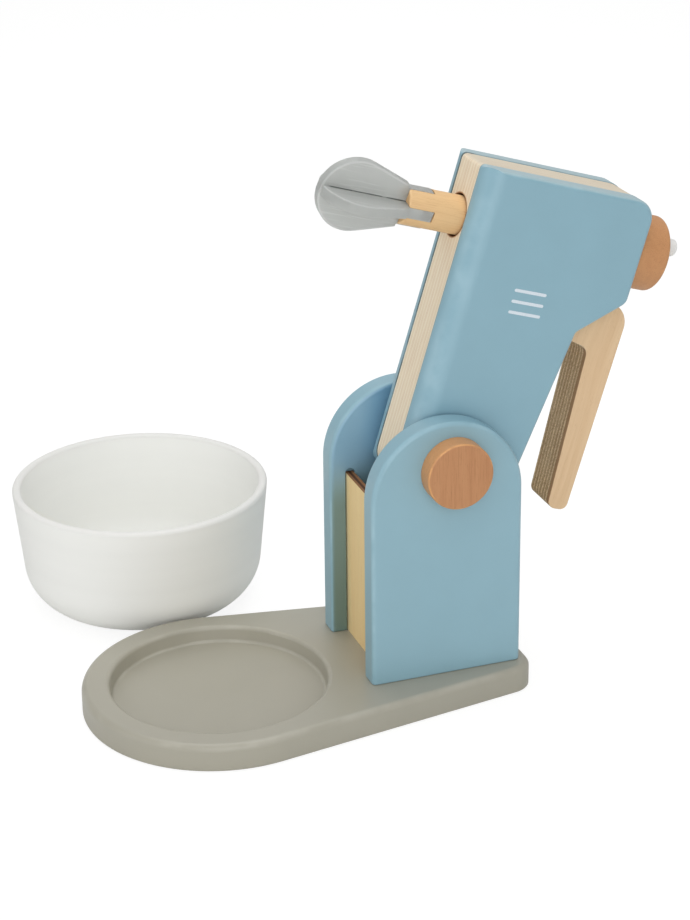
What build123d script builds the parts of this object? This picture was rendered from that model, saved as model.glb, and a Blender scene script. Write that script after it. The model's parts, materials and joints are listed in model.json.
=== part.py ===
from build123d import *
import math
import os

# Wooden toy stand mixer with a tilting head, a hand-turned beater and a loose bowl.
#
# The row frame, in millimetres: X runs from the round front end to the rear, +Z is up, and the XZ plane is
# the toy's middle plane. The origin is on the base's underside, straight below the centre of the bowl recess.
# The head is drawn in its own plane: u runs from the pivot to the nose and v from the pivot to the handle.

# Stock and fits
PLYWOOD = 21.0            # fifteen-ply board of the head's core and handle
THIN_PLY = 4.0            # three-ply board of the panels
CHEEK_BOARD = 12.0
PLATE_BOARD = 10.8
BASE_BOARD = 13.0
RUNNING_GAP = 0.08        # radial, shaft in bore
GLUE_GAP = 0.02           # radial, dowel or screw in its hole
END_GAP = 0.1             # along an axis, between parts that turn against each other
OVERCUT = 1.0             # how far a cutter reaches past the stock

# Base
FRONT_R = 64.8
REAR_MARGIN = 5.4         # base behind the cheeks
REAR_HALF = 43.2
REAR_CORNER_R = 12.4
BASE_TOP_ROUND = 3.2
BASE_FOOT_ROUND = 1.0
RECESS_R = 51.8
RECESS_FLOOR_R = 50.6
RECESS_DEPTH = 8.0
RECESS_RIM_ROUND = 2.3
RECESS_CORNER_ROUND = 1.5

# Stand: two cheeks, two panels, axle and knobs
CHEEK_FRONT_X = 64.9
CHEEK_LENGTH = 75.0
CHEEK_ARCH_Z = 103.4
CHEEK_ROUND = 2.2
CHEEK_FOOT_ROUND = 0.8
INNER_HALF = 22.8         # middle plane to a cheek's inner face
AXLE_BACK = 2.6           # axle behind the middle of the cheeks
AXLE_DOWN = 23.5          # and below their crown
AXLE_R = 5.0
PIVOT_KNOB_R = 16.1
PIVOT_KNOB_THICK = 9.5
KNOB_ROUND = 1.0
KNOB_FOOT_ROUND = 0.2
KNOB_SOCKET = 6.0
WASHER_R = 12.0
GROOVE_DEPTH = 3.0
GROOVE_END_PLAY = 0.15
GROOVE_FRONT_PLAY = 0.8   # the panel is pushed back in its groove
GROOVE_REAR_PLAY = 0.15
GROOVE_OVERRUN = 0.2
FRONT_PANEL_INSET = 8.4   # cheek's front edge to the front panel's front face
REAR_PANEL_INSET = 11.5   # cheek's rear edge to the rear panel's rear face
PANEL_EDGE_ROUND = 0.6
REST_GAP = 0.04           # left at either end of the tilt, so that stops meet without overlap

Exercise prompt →
Make an exact copy of every line in the data.

Solution below →
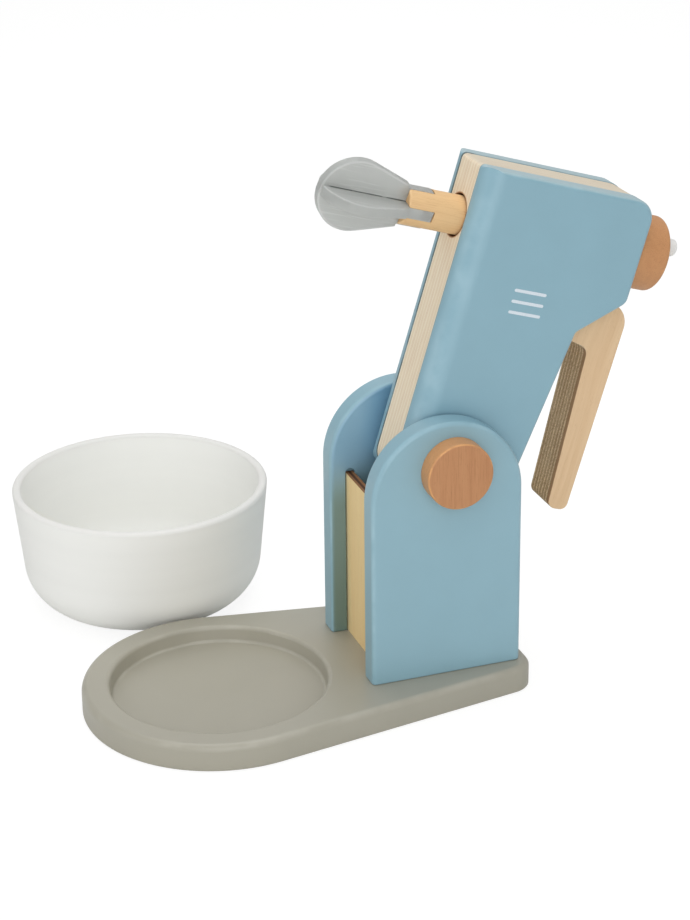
What build123d script builds the parts of this object? This picture was rendered from that model, saved as model.glb, and a Blender scene script. Write that script after it. The model's parts, materials and joints are listed in model.json.
=== part.py ===
from build123d import *
import math
import os

# Wooden toy stand mixer with a tilting head, a hand-turned beater and a loose bowl.
#
# The row frame, in millimetres: X runs from the round front end to the rear, +Z is up, and the XZ plane is
# the toy's middle plane. The origin is on the base's underside, straight below the centre of the bowl recess.
# The head is drawn in its own plane: u runs from the pivot to the nose and v from the pivot to the handle.

# Stock and fits
PLYWOOD = 21.0            # fifteen-ply board of the head's core and handle
THIN_PLY = 4.0            # three-ply board of the panels
CHEEK_BOARD = 12.0
PLATE_BOARD = 10.8
BASE_BOARD = 13.0
RUNNING_GAP = 0.08        # radial, shaft in bore
GLUE_GAP = 0.02           # radial, dowel or screw in its hole
END_GAP = 0.1             # along an axis, between parts that turn against each other
OVERCUT = 1.0             # how far a cutter reaches past the stock

# Base
FRONT_R = 64.8
REAR_MARGIN = 5.4         # base behind the cheeks
REAR_HALF = 43.2
REAR_CORNER_R = 12.4
BASE_TOP_ROUND = 3.2
BASE_FOOT_ROUND = 1.0
RECESS_R = 51.8
RECESS_FLOOR_R = 50.6
RECESS_DEPTH = 8.0
RECESS_RIM_ROUND = 2.3
RECESS_CORNER_ROUND = 1.5

# Stand: two cheeks, two panels, axle and knobs
CHEEK_FRONT_X = 64.9
CHEEK_LENGTH = 75.0
CHEEK_ARCH_Z = 103.4
CHEEK_ROUND = 2.2
CHEEK_FOOT_ROUND = 0.8
INNER_HALF = 22.8         # middle plane to a cheek's inner face
AXLE_BACK = 2.6           # axle behind the middle of the cheeks
AXLE_DOWN = 23.5          # and below their crown
AXLE_R = 5.0
PIVOT_KNOB_R = 16.1
PIVOT_KNOB_THICK = 9.5
KNOB_ROUND = 1.0
KNOB_FOOT_ROUND = 0.2
KNOB_SOCKET = 6.0
WASHER_R = 12.0
GROOVE_DEPTH = 3.0
GROOVE_END_PLAY = 0.15
GROOVE_FRONT_PLAY = 0.8   # the panel is pushed back in its groove
GROOVE_REAR_PLAY = 0.15
GROOVE_OVERRUN = 0.2
FRONT_PANEL_INSET = 8.4   # cheek's front edge to the front panel's front face
REAR_PANEL_INSET = 11.5   # cheek's rear edge to the rear panel's rear face
PANEL_EDGE_ROUND = 0.6
REST_GAP = 0.04           # left at either end of the tilt, so that stops meet without overlap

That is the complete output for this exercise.